Entries with model source code
┌────────

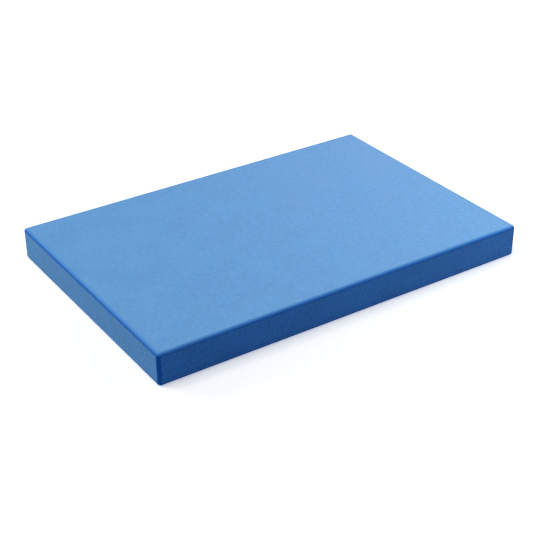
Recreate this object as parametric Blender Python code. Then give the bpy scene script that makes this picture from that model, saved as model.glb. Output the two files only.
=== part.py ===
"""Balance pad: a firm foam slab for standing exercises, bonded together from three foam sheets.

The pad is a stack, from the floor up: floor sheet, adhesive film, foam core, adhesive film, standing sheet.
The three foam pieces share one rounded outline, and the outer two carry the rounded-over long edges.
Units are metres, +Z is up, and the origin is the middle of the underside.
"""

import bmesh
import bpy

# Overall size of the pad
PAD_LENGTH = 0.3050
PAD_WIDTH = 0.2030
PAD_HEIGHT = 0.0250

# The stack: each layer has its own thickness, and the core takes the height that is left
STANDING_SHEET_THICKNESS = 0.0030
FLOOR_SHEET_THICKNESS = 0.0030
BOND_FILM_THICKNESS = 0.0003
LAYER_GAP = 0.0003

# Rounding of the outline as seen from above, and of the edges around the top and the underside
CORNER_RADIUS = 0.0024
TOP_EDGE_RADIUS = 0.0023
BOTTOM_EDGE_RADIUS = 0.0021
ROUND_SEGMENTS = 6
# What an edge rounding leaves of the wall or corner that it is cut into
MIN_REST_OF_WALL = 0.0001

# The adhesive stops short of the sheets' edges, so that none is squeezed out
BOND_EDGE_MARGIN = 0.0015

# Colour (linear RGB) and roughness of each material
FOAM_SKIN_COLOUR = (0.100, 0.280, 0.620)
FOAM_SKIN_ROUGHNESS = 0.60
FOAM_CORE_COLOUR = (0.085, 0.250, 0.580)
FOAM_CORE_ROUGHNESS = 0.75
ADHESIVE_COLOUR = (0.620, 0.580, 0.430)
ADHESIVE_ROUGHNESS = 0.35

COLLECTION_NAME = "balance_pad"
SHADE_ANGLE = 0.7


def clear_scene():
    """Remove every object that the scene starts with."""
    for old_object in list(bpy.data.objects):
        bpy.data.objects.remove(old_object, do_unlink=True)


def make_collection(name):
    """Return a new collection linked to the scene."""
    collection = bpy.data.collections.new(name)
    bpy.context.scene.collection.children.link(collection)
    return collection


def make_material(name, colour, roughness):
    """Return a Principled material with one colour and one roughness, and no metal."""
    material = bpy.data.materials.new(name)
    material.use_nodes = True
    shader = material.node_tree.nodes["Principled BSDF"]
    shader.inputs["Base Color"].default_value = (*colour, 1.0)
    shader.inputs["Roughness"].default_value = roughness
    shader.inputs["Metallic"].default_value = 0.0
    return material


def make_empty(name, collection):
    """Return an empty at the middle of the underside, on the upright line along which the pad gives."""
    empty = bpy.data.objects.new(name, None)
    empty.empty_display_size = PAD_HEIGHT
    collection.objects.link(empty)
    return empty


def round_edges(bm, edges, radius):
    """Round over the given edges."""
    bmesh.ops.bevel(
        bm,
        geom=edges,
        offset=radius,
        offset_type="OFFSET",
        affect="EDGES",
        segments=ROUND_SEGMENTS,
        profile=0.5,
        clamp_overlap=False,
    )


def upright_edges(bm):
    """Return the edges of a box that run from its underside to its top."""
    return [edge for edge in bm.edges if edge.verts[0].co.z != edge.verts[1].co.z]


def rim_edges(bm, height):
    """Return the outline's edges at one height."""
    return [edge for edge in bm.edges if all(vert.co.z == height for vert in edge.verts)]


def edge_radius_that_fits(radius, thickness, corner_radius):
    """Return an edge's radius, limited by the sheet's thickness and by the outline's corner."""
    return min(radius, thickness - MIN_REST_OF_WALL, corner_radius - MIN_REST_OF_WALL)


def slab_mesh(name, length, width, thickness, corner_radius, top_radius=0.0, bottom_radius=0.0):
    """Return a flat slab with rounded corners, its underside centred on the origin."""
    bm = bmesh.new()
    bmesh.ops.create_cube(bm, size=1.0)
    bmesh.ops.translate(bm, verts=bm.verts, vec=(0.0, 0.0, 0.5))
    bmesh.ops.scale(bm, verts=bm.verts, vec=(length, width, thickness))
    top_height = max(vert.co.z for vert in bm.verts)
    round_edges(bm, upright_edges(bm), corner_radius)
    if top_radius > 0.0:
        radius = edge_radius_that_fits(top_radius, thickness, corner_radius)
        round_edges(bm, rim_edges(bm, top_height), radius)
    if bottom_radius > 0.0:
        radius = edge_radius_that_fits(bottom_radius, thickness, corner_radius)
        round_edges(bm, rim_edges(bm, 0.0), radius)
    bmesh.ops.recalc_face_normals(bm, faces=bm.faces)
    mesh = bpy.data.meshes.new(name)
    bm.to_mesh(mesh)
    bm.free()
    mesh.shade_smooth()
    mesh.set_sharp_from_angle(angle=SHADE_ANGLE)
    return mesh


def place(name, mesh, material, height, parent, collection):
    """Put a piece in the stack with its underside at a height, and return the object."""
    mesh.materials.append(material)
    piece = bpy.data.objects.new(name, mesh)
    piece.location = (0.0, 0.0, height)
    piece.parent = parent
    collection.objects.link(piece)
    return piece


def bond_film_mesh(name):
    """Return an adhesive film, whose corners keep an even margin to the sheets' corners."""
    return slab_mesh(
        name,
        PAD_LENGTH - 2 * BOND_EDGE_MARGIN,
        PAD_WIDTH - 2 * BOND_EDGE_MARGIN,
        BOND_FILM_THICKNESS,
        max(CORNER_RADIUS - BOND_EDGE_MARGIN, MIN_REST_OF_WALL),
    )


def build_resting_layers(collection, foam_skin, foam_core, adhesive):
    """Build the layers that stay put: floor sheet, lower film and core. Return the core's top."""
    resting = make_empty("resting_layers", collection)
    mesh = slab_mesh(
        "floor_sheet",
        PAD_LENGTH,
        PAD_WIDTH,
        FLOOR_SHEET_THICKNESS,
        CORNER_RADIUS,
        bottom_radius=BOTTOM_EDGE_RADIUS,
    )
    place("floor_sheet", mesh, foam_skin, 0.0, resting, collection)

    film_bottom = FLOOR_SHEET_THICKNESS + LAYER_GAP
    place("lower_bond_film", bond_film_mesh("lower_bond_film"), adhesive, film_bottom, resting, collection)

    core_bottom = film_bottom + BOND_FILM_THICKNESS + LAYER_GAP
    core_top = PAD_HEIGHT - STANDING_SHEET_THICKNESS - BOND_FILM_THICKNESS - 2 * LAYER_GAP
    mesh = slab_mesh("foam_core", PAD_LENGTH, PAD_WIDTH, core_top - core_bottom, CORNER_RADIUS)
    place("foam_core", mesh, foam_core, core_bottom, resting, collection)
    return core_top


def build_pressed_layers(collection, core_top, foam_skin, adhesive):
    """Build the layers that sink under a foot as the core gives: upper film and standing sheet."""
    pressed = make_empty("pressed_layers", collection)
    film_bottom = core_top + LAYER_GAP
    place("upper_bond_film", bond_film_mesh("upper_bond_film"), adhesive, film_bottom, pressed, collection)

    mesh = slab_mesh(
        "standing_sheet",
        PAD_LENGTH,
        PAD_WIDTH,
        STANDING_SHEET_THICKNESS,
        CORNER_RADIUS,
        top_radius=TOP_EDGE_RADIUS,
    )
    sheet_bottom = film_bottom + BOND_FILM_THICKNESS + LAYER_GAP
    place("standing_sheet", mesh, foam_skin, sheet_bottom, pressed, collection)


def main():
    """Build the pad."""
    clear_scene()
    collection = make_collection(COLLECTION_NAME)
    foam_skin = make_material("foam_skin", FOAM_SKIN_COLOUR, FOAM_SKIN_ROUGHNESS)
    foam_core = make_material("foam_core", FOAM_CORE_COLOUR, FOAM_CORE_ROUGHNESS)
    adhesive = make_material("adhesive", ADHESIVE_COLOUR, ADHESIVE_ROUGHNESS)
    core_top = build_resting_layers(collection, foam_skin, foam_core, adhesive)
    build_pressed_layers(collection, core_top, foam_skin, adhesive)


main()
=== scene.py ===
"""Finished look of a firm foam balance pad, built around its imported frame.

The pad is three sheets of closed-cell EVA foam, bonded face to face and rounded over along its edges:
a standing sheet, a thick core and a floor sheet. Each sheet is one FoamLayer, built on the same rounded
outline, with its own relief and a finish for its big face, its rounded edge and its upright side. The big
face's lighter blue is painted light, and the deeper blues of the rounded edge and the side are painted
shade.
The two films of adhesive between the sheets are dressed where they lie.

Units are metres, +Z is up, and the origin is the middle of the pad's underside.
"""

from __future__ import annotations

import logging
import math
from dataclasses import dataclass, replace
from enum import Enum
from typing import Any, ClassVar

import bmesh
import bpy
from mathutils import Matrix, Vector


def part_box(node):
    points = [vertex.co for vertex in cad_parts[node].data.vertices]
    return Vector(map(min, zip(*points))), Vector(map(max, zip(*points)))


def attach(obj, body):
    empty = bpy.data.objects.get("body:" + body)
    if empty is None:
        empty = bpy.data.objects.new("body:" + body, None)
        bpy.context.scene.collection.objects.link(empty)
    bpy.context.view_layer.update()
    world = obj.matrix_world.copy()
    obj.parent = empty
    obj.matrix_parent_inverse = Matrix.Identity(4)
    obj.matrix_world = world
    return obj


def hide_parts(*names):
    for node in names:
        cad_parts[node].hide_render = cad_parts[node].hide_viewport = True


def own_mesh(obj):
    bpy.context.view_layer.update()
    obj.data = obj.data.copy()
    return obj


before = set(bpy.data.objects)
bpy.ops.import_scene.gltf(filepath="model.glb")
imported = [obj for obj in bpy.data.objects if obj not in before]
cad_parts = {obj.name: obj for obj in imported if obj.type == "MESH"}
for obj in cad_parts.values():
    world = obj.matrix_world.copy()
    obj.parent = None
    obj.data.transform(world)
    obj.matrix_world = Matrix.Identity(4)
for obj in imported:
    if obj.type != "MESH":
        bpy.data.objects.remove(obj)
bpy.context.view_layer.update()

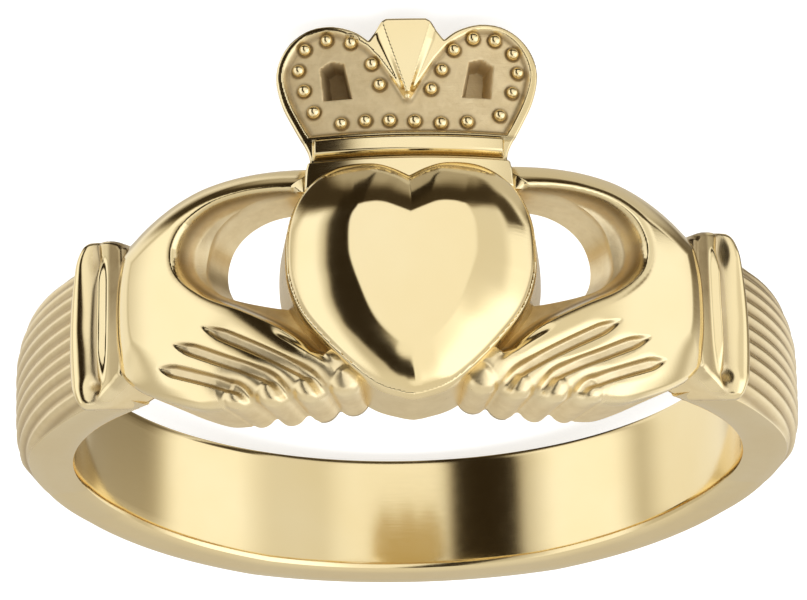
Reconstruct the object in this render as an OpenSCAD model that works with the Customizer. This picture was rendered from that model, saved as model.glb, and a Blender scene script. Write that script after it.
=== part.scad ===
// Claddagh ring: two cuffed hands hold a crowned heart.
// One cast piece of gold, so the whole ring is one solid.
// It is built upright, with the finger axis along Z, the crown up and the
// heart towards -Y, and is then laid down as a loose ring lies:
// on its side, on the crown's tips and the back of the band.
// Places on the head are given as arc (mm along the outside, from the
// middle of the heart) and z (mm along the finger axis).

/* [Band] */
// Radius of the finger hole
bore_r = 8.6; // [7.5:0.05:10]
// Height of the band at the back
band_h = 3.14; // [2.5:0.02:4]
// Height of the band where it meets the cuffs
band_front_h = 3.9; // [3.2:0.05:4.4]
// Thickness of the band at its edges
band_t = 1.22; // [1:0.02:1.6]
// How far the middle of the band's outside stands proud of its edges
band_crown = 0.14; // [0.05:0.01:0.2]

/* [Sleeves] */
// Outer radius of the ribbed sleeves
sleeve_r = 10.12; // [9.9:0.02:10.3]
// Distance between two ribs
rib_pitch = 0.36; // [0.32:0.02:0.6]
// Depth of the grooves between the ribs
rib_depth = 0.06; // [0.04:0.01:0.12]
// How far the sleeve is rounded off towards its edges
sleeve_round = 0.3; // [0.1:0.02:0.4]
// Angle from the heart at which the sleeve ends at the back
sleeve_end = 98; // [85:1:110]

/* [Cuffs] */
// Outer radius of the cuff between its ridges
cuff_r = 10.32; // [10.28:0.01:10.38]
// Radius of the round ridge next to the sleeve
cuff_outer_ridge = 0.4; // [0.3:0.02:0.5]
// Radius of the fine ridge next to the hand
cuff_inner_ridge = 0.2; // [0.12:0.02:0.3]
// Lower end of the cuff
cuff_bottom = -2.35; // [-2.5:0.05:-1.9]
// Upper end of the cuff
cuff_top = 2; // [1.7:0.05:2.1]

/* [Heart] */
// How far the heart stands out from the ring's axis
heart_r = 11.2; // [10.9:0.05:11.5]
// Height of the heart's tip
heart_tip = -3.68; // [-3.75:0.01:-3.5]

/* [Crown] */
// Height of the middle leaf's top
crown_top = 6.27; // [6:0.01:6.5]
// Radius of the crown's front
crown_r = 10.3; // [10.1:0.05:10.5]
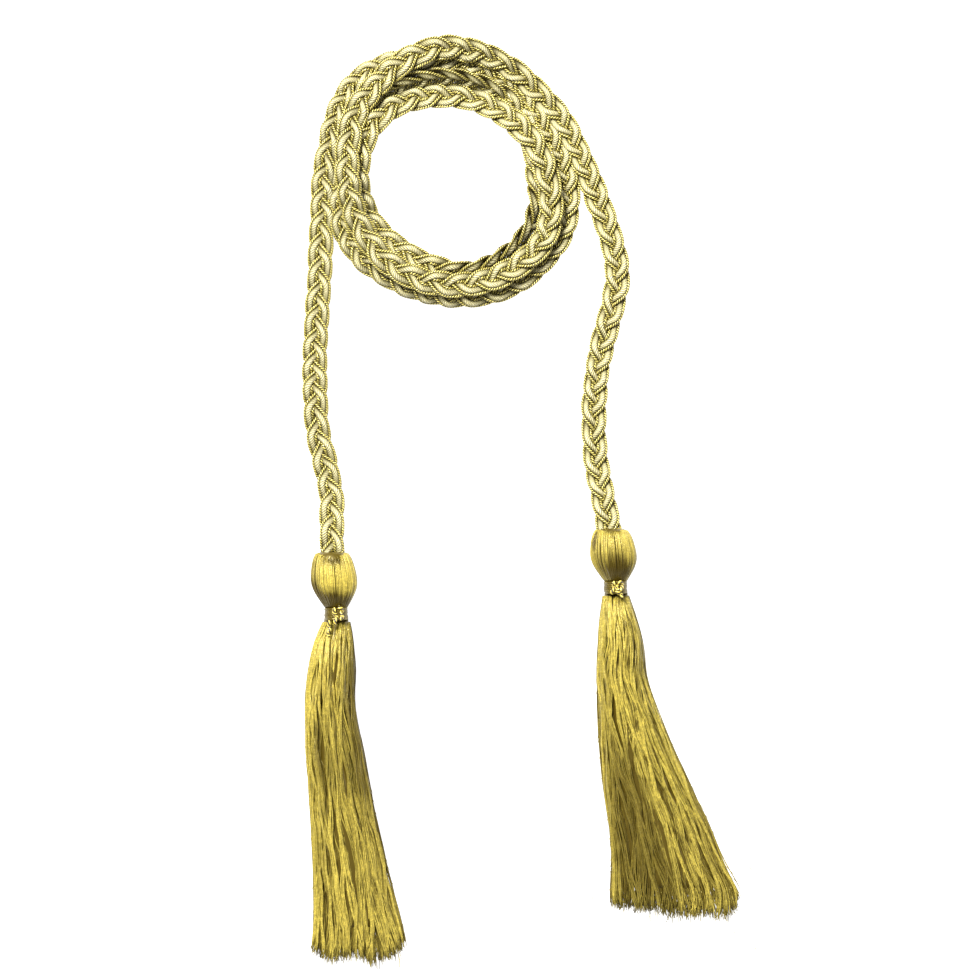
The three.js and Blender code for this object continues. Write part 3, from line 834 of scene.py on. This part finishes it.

└────────

## [Work required]
Begin with the first line of the records and reproduce each line as is, ending with the line that holds "BOND_EDGE_MARGIN = 0.0015".

## [Result of the task]
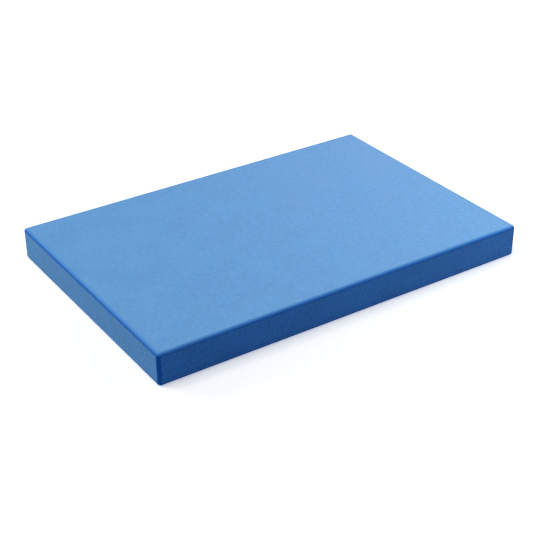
Recreate this object as parametric Blender Python code. Then give the bpy scene script that makes this picture from that model, saved as model.glb. Output the two files only.
=== part.py ===
"""Balance pad: a firm foam slab for standing exercises, bonded together from three foam sheets.

The pad is a stack, from the floor up: floor sheet, adhesive film, foam core, adhesive film, standing sheet.
The three foam pieces share one rounded outline, and the outer two carry the rounded-over long edges.
Units are metres, +Z is up, and the origin is the middle of the underside.
"""

import bmesh
import bpy

# Overall size of the pad
PAD_LENGTH = 0.3050
PAD_WIDTH = 0.2030
PAD_HEIGHT = 0.0250

# The stack: each layer has its own thickness, and the core takes the height that is left
STANDING_SHEET_THICKNESS = 0.0030
FLOOR_SHEET_THICKNESS = 0.0030
BOND_FILM_THICKNESS = 0.0003
LAYER_GAP = 0.0003

# Rounding of the outline as seen from above, and of the edges around the top and the underside
CORNER_RADIUS = 0.0024
TOP_EDGE_RADIUS = 0.0023
BOTTOM_EDGE_RADIUS = 0.0021
ROUND_SEGMENTS = 6
# What an edge rounding leaves of the wall or corner that it is cut into
MIN_REST_OF_WALL = 0.0001

# The adhesive stops short of the sheets' edges, so that none is squeezed out
BOND_EDGE_MARGIN = 0.0015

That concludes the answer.